特色ある患者資材を提供
JTBは従来から、製薬企業や医師等を対象に会議や研修、旅行、国際会議、展示会などの運営業務を行い、製薬企業と医師のアクセスを支援している。その中で、製薬企業が患者のQOL向上に向けた取り組みを強化し、患者目線に立った施策の重要性が増している点に着目し、自社の持つ旅行会社としての視点、学会とのつながり、BtoCの経験をもとに、患者向け資材の提供の取り扱いを始めた。JTBビジネスソリューション事業本部・西日本MICE事業部アライアンスマーケティングチームの新家清行氏は、「最近の情報提供活動は、薬剤情報を伝えるだけでなく、医師の感じる課題について幅広い範囲で解決策を提案できることが期待されていると感じる」と話す。その上で「当社の資材を使い、医師の課題解決に役立つ情報を届けながら、関係性強化につなげてほしい」と資材の活用方法について語る。
当初は1社で使用されていた資材は、現在では10社程度まで拡大している。MRが同資材を使ってアポイントを取ったところ、医師との面談時間が伸びたという実例も出てくるなど一定の成果も生まれてきた。
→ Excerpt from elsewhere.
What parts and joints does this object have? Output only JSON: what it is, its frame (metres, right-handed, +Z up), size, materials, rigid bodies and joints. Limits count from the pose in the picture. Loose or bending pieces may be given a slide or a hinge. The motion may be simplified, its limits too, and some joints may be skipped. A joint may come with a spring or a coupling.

資材には患者視点のライフスタイルに対する提案が盛り込まれており、従来とは異なった観点で治療目標を設定できるものとなっている。従来の血圧や血糖値の低下など定量的な目標ではなく、“来年までに〇〇へ旅行に行けるよう頑張ろう”といった患者の価値観に合わせた目標設定が可能になり、製薬業界で広がりを見せている「患者中心」の医療に貢献できる内容となっている。また、テーマが旅行や暮らしなど、身近で地域性に富んだものであるため、医師、患者の関心度が他の資材に比べ高いという特徴がある。
新家氏は「医師とこのような資材についての意見交換を通じ、具体的な地域の地理的特徴や地域特有の医療課題を医師から積極的に相談される事例もあった」と話し、医師や地域とのエンゲージメントを強める効果があるとした。
医師だけでなく地域ともつながりを持つことができるため、課題に対してより広いレンジで解決策を考えることが可能になるという。
これまで提供してきた患者向け資材には、JTBグループの保有する「るるぶ」のノウハウを活用し、制作した運動療法を推進するためのツールや、患者目線のライフスタイル提示、QOL向上の実現を目指す資材・コンテンツなどがある。
今後、JTBは従来から行っているセミナーや会議、展示会の運営、患者資材の提供、インサイト調査などのマーケティング業務に加え、異業種との連携(アライアンスマーケティング)を疾患と親和性の高い業界や企業、地域との間に入り社会課題の解決に向け事業化をしていく。
新家氏は「製薬企業にとって、地域課題や社会課題の解決に取り組む際に、われわれが想起される存在になりたい。日本の医療をより良いものにしていきたいという想いは、私たちも持っている」と社会への新たな価値の共創を呼びかけた。